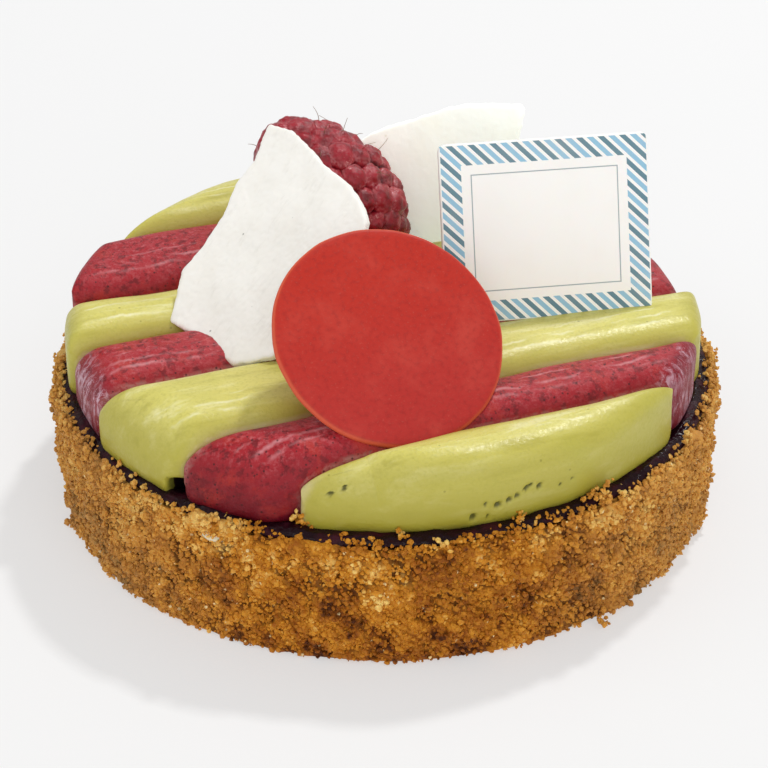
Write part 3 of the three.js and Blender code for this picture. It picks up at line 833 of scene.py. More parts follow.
def bar_mesh(ice, i):
    """Bar number i with slow waves in its skin, and the values that its material needs."""
    mesh = bar_skin(ice, i, 0.34 if i == 0 else 0.5)
    places = corners(mesh)
    along, across, height = places[:, 0].copy(), places[:, 1].copy(), places[:, 2]
    bottom = BAR["bottom"]
    reach = np.hypot(along, across) - between(BARS[i][2], along)
    frosted = along * FROSTED_ENDS.get(BARS[i][0], 0) > 20
    above_foot = smoothstep(height, bottom + 2, bottom + 7)
    inside = smoothstep(-outside_bar(i, along, across), 0.1, 1.15 * ice.shoulder / MM)
    for name, values in (
        ("from_seam", across - seam_at(i, along)),
        # frost marks the open ends, both for their rime and for the painted shade in their hollow.
        ("frost", np.where(frosted, smoothstep(reach, -3.2, -0.6), 0)),
        ("crest", inside * above_foot),
        ("edge", contact_line(ice, i, along, across, height)),
        ("level", smoothstep(height, bottom + 0.5, BARS[i][1] - 2.5)),
    ):
        keep_value(mesh, name, values)
    cos, sin = math.cos(BAR_DIRECTION), math.sin(BAR_DIRECTION)
    places[:, 0], places[:, 1] = along * cos - across * sin, along * sin + across * cos
    above = smoothstep(height, bottom, bottom + 3)[:, None]
    for size, tall in ((9.0, 0.16), (3.6, 0.07)):
        waves = [smooth_noise(places, size, seed + 3 * i) for seed in (1.0, 11.0, 23.0)]
        places += np.stack(waves, axis=1) * tall * above
    pits = np.zeros(len(places))
    if i == 0:
        pits = press_pores(places)
    elif i in HOLLOW_BARS:
        pits = hollow_out(places)
    move_corners(mesh, places)
    keep_value(mesh, "pit", pits)
    return mesh


# ---- Toppings ----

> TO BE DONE
Write the listing out again, exactly as it reads.

> RESPONSE TO THE TASK
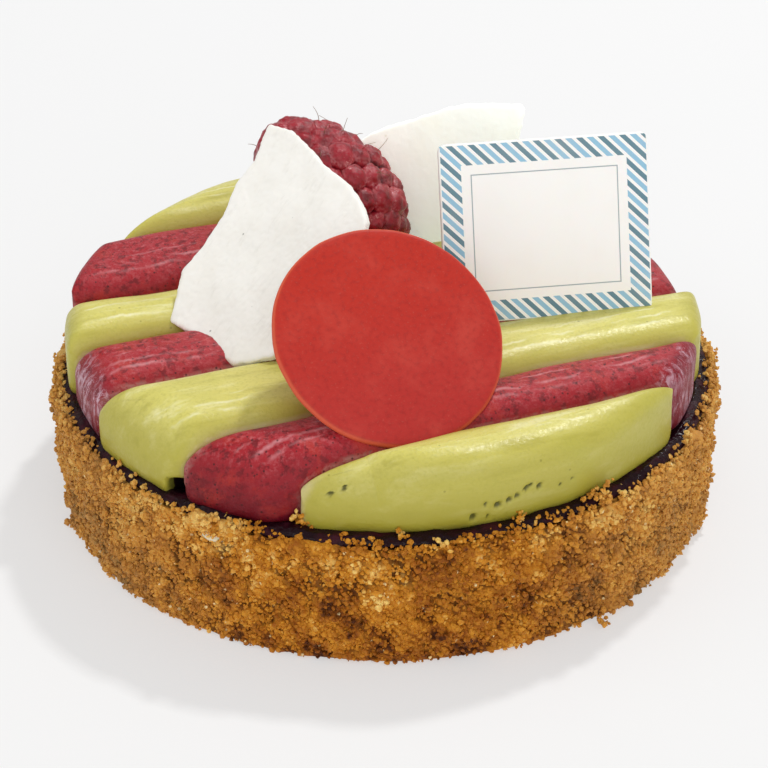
Write part 3 of the three.js and Blender code for this picture. It picks up at line 833 of scene.py. More parts follow.
def bar_mesh(ice, i):
    """Bar number i with slow waves in its skin, and the values that its material needs."""
    mesh = bar_skin(ice, i, 0.34 if i == 0 else 0.5)
    places = corners(mesh)
    along, across, height = places[:, 0].copy(), places[:, 1].copy(), places[:, 2]
    bottom = BAR["bottom"]
    reach = np.hypot(along, across) - between(BARS[i][2], along)
    frosted = along * FROSTED_ENDS.get(BARS[i][0], 0) > 20
    above_foot = smoothstep(height, bottom + 2, bottom + 7)
    inside = smoothstep(-outside_bar(i, along, across), 0.1, 1.15 * ice.shoulder / MM)
    for name, values in (
        ("from_seam", across - seam_at(i, along)),
        # frost marks the open ends, both for their rime and for the painted shade in their hollow.
        ("frost", np.where(frosted, smoothstep(reach, -3.2, -0.6), 0)),
        ("crest", inside * above_foot),
        ("edge", contact_line(ice, i, along, across, height)),
        ("level", smoothstep(height, bottom + 0.5, BARS[i][1] - 2.5)),
    ):
        keep_value(mesh, name, values)
    cos, sin = math.cos(BAR_DIRECTION), math.sin(BAR_DIRECTION)
    places[:, 0], places[:, 1] = along * cos - across * sin, along * sin + across * cos
    above = smoothstep(height, bottom, bottom + 3)[:, None]
    for size, tall in ((9.0, 0.16), (3.6, 0.07)):
        waves = [smooth_noise(places, size, seed + 3 * i) for seed in (1.0, 11.0, 23.0)]
        places += np.stack(waves, axis=1) * tall * above
    pits = np.zeros(len(places))
    if i == 0:
        pits = press_pores(places)
    elif i in HOLLOW_BARS:
        pits = hollow_out(places)
    move_corners(mesh, places)
    keep_value(mesh, "pit", pits)
    return mesh


# ---- Toppings ----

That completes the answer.